Deux des séries livrées à cette occasion sont donc à juste titre mises à l’honneur par le Rendez-Vous de Vichy. A commencer par « Allons enfants ! », réalisée par Stéphane Lavoué. Fils et petit-fils de militaire, le photographe est ainsi parti à la rencontre de jeunes engagés, élèves sous-officiers ou nouvelles recrues de Saint-Cyr, dont la physionomie parfois encore juvénile contraste avec la rigueur de l’institution. Une manière de s’interroger sur l’étonnant engouement que suscite l’armée depuis le confinement et le conflit en Ukraine.

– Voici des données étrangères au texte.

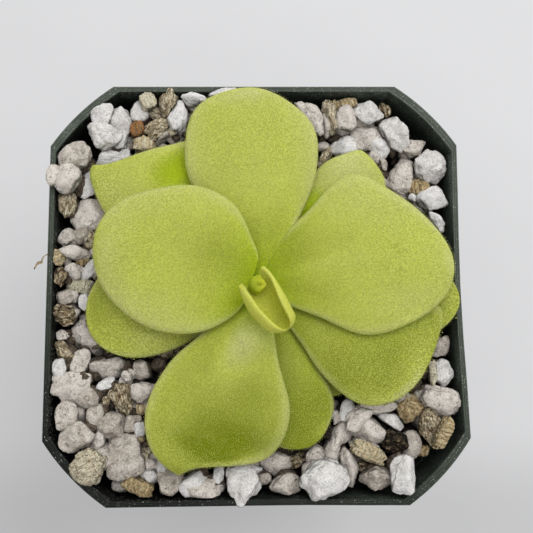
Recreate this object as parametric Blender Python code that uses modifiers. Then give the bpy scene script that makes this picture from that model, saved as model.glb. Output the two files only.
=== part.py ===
"""A young rosette of round fleshy leaves in a square nursery pot filled with perlite mix.

The pot stands on z = 0 with its middle on the z axis. The leaves spread from a short
stem in the middle of the mix, in tiers that lie over one another without touching.
Sizes are written in millimetres and scaled to metres when a mesh is finished.
"""

import math
import random

import bmesh
import bpy
from mathutils import Matrix, Vector

MM = 0.001

# Pot: a square with cut, slightly bulging corners. A ring is (half width, corner cut, height).
RIM_HALF = 38.0
RIM_CUT = 11.4
POT_HEIGHT = 70.0
LEDGE = 1.05
CORNER_BULGE = 0.78
CORNER_STEPS = 4
FOOT_HALF = 27.0
FLOOR_TOP = 3.0
FLOOR_UNDER = 2.2
COLLAR_FOOT = 60.0
DRAIN_RADIUS = 3.5
DRAIN_OFFSET = 15.5
NOTCH_WIDTH = 12.0
NOTCH_HEIGHT = 1.3

# Mix: a bed of small grit with coarser grains set into its surface.
CLEARANCE = 0.3
BED_HEIGHT = 65.3
BED_STEPS = 8
SMALLEST_GRAIN = 4.5
FILL_SPACING = 7.2
FILL_CLEAR = 3.4
STEM_CLEAR = 5.0
LEAF_CLEAR = 0.55

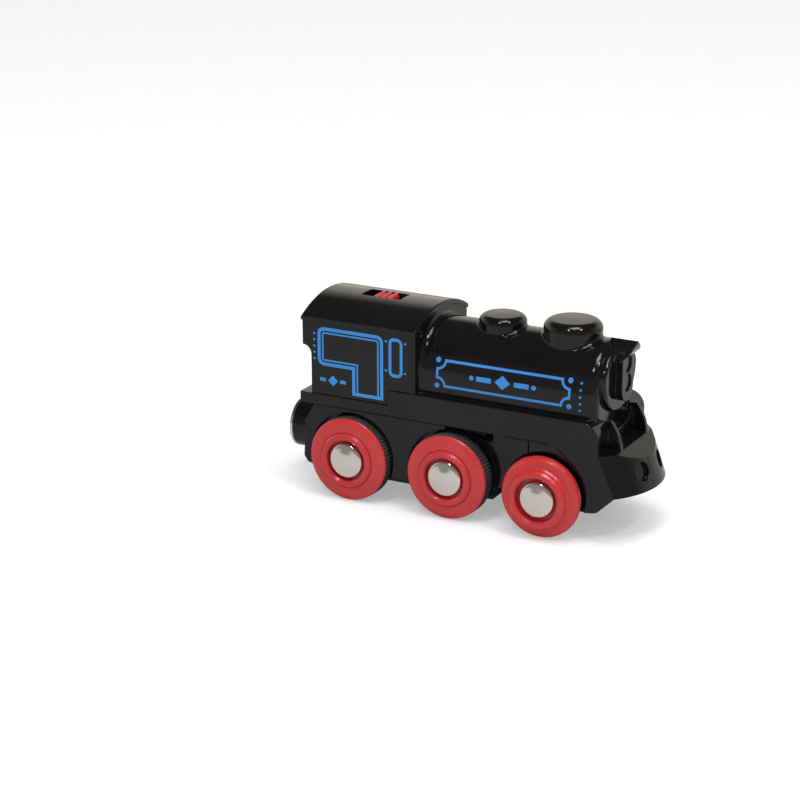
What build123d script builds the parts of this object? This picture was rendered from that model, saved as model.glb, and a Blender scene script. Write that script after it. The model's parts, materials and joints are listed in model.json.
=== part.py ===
from build123d import *
import os
from math import acos, atan2, cos, hypot, pi, radians, sin, sqrt, tan

# Battery locomotive for wooden railway track, as separate pieces.
# Millimetres. +X is the front of the engine, +Y its left side and +Z up.
# The origin is on the rail plane, on the centre line, at half the engine's length.

os.makedirs("parts", exist_ok=True)

# ---------------------------------------------------------------- driving dimensions
# running gear
WHEEL_R = 9.9
FRONT_WHEEL_R = 9.4
AXLE_Z = WHEEL_R
REAR_X, MIDDLE_X, FRONT_X = -24.9, 0.4, 23.65
AXLE_R = 1.25
RUN_GAP = 0.05
WHEEL_IN_Y = 11.7
DRIVEN_FACE_Y = 16.0
DRIVEN_RING_Y = 17.0
FRONT_FACE_Y = 16.4
FRONT_RING_Y = 18.4
FRONT_RIM_IN_Y = 13.6
TYRE_OUT_Y = 14.75
RIM_R = 8.4
TYRE_RIBS = 76
WELL_R = 10.7
ARCH_R = 9.8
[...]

Immergé dans un monde très différent, Gilles Leimdorfer, habitué à revisiter avec humour et sensibilité, « les lieux communs de la France éternelle » a su lui aussi s’illustrer. Il a ici choisi de remettre en lumière d’anciennes Miss, couronnées alors que les concours n’étaient pas encore télévisés ; retraçant ainsi autant de parcours de vie et rappelant que « Les reines de beauté sont aussi des femmes âgées. », selon le titre de l’un de ses clichés.

Are you normal ? No !!!

Mais parmi les propositions de cette nouvelle édition, c’est la grande rétrospective « La Beauté est un leurre » présentée en extérieur par le cultissime photographe néerlandais Erwin Olaf qui promet d’attirer le plus vaste public. L’occasion pour le spectateur, de (re)découvrir les mises en scène parfaites et les portraits saisissants que ce grand nom de la discipline réalise depuis quatre décennies, en n’oubliant jamais de regarder au-delà de l’image. Car ainsi que le définit la galerie Rabouan Moussion qui le représente : « L’extrême sophistication de ses descriptions et la précision de l’ensemble des éléments visuels confèrent à ses photographies une apparente sérénité. Celle-ci dissimule un sous-texte évoquant des questions profondément humaines et sociales : déclin de l’Occident, tabous sociétaux, politiques de genre, problématiques queer… et une interrogation récurrente : qu’est-ce que la normalité ? » Une question que se pose aussi le Belge Jacques Sonck, lui qui, en noir et blanc, immortalise depuis 1970 en Flandres, les originaux, les excentriques, ceux qui détonent et se démarquent des autres : « C’est la diversité́ qui m’intéresse, assène-t-il ainsi. Peut-être que grâce à mon travail, les gens apprennent à voir différemment, avec une curiosité empathique envers mes sujets. Nous sommes tous différents, tel est mon leitmotiv, et que nous en soyons fiers en est le message. » Une philosophie en phase avec celle des équipes de Portrait(s) et de sa directrice artistique Fanny Dupêchez, mues par l’envie de d’éviter les lieux communs, tout en multipliant les surprises comme les espaces de transmission ou d’enseignements. Et ce, y compris, comme il est de coutume ici, en faisant une belle place au côté des artistes, aux autres métiers de l’image (cette fois, les rôles respectifs du producteur et de l’agent). De quoi vraiment appréhender ce que les photos racontent dans leur ensemble, par-delà les simples regards.

 

Portrait(s), Le Rendez-vous photographique de Vichy, du 23 juin au 1er octobre 2023. Esplanade du Lac d’Allier, Grand Établissement Thermal, Hall des Sources, Parvis de la Gare à Vichy (03). Entrée libre.